Travers v Marco Realty Group Pty Ltd (No 2)

Case

[2021] QCAT 236


QUEENSLAND CIVIL AND
ADMINISTRATIVE TRIBUNAL


CITATION:

Travers & Anor v Marco Realty Group Pty Ltd & Anor (No 2) [2021] QCAT 236

PARTIES: TERRI TRAVERS AND GLENISE FIELD

(applicants)

v

MARCO REALTY GROUP PTY LTD & FRANCO BAARDT

(respondents)

APPLICATION NO/S:

BDL088-19

MATTER TYPE:

Building matters

DELIVERED ON:

6 July 2021

HEARING DATE:

On the papers

HEARD AT:

Brisbane

DECISION OF:

Member King-Scott

ORDERS:

The Tribunal orders

1.       The respondents pay the applicants the sum of $500.00 in respect of their claim.

2.       The respondents pay the applicants’ costs fixed at $14,500.00.

3.       The said sums to be paid by 4:00 pm 6 August 2021.

CATCHWORDS:

PROCEDURE – CIVIL PROCEEDINGS IN STATE AND TERRITORY COURTS – COSTS – GENERAL RULE: COSTS FOLLOW EVENT GENERAL PRINCIPLES AND EXERCISE OF DISCRETION – INDEMNITY COSTS RELEVANT CONSIDERATIONS GENERALLY– applicant successful – amount recovered substantially less than amount claimed but not trivial – costs of unsuccessful interlocutory applications brought by the respondent – whether applicant should recover costs – late joinder and lost opportunity to make formal offer – individual alter ego of company that incurred costs – apportionment of costs

Queensland Building and Construction Commission Act 1991 (Qld) s. 77

Queensland Civil and Administrative Tribunal Act 2009 (Qld) ss. 42 (1)(c), 48, 100 and 102

Anglo-Cyprian Trade Agencies Ltd v Paphos Wine Industries Ltd [1951] 1 All ER 873

APPEARANCES AND REPRESENTATION (IF ANY):

This matter was heard and determined on the papers pursuant to s 32 of the Queensland Civil and Administrative Tribunal Act 2009 (QCAT Act).

REASONS FOR DECISION

  1. The applicants, Mrs Glenise Field and Ms Terri Travers were partially successful in their claim against the respondents Marco Realty Group Pty Ltd and Franco Baardt.[1]

    [1]Travers & Anor v Marco Realty Group Pty Ltd & Anor [2021] QCAT.

  2. Their claim was for $32,000.00 or alternatively, the sum of $19,714.20 for damages with interest.

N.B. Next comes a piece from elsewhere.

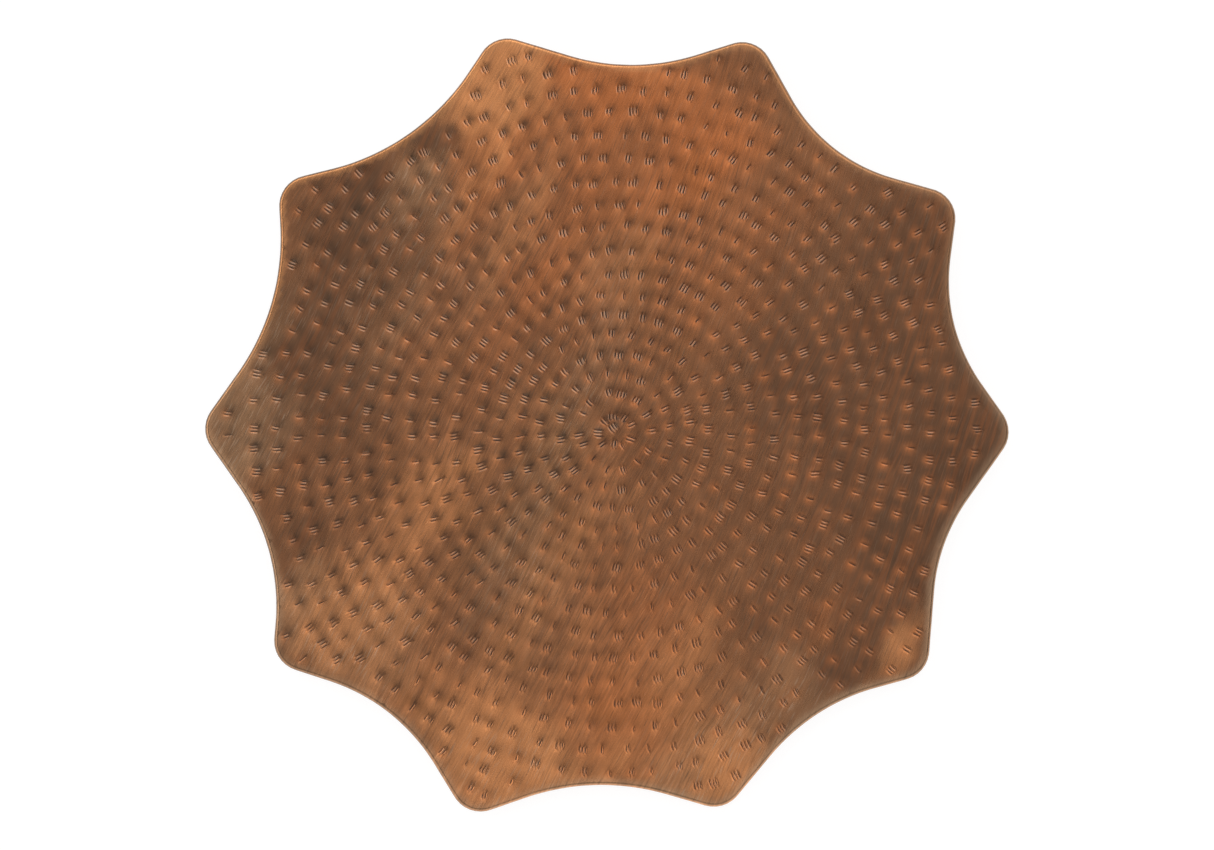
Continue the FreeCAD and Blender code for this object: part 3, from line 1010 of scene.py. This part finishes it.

There was also a claim for late completion damages calculated at $50.00 per day from 15 February 2018 until date of completion.

  3. In fact, following 2 days of hearing the applicants succeeded in recovering only $500.00 for defective and incomplete work. In view of the magnitude of their claim the outcome might be considered a Pyrrhic victory!

The law

  1. The Tribunal has powers to award costs pursuant to s77(3) of the Queensland Building and Construction Commission Act 1991 displacing the usual no costs provision in Tribunal matters as provided by s100 of the Queensland Civil and Administrative Tribunal Act 2009.

  2. Where there is a discretion to award costs the usual rule is that costs follow the event.

  3. Under s102 of the QCAT Act relevantly provides:

    (1)     The tribunal may make an order requiring a party to a proceeding to pay all or a stated part of the costs of another party to the proceeding if the tribunal considers the interests of justice require it to make the order.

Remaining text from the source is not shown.